Task directions: Wherever the string "joints" appears in a line, extract that line.
## START
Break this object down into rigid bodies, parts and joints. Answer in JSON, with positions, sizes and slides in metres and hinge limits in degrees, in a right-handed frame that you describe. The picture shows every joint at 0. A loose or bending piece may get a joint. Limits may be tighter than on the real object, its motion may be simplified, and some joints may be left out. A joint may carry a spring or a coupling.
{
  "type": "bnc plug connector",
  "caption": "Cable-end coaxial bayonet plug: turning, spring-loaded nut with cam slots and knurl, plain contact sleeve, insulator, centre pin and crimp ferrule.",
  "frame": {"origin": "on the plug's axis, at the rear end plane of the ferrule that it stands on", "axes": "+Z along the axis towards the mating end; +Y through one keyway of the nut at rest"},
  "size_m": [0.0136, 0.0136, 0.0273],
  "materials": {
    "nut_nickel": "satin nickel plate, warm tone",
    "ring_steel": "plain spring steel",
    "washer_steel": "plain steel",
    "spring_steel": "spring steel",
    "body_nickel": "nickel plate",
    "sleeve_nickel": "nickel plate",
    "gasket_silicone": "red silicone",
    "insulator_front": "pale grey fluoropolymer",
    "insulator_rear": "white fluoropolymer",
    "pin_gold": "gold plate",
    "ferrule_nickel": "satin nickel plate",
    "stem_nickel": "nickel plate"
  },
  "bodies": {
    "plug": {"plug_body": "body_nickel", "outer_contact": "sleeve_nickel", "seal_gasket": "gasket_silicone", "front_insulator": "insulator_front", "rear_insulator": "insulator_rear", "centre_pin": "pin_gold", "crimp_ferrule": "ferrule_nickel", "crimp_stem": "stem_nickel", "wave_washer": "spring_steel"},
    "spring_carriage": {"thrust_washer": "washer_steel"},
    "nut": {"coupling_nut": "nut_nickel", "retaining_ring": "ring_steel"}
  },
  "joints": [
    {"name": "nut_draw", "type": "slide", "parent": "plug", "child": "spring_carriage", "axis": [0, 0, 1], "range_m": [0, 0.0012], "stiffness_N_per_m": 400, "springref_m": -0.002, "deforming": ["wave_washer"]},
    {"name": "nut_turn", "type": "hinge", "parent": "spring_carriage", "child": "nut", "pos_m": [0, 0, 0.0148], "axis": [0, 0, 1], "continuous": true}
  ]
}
## END
## START
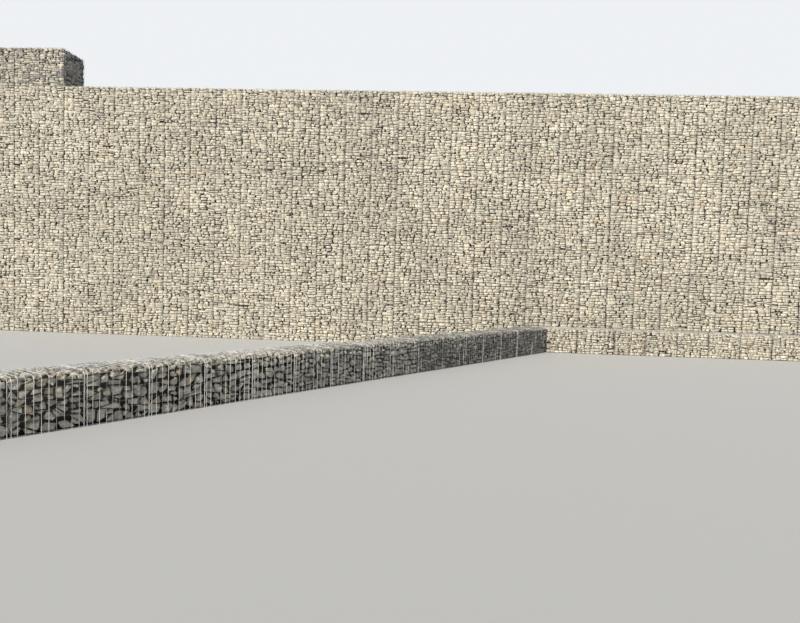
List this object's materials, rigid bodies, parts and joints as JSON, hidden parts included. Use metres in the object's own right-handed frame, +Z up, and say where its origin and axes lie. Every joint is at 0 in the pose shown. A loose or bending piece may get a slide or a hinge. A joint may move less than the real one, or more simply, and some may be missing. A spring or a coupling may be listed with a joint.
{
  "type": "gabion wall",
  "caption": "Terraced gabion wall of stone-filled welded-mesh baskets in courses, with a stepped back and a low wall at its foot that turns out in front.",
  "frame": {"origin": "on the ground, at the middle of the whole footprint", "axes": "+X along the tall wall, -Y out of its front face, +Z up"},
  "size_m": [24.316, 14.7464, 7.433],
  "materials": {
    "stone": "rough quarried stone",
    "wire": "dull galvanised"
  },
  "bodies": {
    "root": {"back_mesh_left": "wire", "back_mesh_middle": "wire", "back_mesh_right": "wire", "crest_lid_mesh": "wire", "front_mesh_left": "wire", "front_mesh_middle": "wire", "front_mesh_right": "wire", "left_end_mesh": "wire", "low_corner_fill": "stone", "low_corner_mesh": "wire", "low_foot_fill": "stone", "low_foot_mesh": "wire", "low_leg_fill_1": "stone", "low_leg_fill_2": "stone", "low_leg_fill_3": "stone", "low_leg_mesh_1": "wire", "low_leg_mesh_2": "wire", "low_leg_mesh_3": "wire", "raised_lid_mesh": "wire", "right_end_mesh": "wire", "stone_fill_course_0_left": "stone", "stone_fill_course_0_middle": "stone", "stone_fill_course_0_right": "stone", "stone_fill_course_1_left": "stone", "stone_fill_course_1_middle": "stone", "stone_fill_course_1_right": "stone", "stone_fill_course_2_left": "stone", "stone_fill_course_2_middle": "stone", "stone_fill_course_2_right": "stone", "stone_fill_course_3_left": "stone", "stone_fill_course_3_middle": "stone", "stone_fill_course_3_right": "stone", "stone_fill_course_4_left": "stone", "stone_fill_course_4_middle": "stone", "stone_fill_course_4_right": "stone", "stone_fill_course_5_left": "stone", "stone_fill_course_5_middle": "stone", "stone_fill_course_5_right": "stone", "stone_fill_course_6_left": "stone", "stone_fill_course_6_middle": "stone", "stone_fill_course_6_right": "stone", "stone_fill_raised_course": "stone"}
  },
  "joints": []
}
## END
## START
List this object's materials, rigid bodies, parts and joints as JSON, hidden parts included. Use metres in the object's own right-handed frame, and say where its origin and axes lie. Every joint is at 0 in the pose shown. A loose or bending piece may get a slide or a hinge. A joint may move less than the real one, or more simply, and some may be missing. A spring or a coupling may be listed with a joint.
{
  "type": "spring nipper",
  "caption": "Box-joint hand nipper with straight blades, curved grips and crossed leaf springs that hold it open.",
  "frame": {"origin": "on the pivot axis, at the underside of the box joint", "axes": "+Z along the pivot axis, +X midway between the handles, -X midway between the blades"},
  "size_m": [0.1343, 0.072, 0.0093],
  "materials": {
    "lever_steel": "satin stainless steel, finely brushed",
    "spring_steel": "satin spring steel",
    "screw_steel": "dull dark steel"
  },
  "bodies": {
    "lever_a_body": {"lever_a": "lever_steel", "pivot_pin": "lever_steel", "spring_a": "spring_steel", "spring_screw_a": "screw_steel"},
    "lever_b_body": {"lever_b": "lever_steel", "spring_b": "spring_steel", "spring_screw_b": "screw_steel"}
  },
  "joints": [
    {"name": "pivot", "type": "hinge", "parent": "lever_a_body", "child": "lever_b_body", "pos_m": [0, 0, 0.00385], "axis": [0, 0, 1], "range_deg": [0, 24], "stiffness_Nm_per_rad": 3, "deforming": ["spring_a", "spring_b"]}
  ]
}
## END
The response:
Break this object down into rigid bodies, parts and joints. Answer in JSON, with positions, sizes and slides in metres and hinge limits in degrees, in a right-handed frame that you describe. The picture shows every joint at 0. A loose or bending piece may get a joint. Limits may be tighter than on the real object, its motion may be simplified, and some joints may be left out. A joint may carry a spring or a coupling.
  "joints": [
List this object's materials, rigid bodies, parts and joints as JSON, hidden parts included. Use metres in the object's own right-handed frame, +Z up, and say where its origin and axes lie. Every joint is at 0 in the pose shown. A loose or bending piece may get a slide or a hinge. A joint may move less than the real one, or more simply, and some may be missing. A spring or a coupling may be listed with a joint.
  "joints": []
List this object's materials, rigid bodies, parts and joints as JSON, hidden parts included. Use metres in the object's own right-handed frame, and say where its origin and axes lie. Every joint is at 0 in the pose shown. A loose or bending piece may get a slide or a hinge. A joint may move less than the real one, or more simply, and some may be missing. A spring or a coupling may be listed with a joint.
  "joints": [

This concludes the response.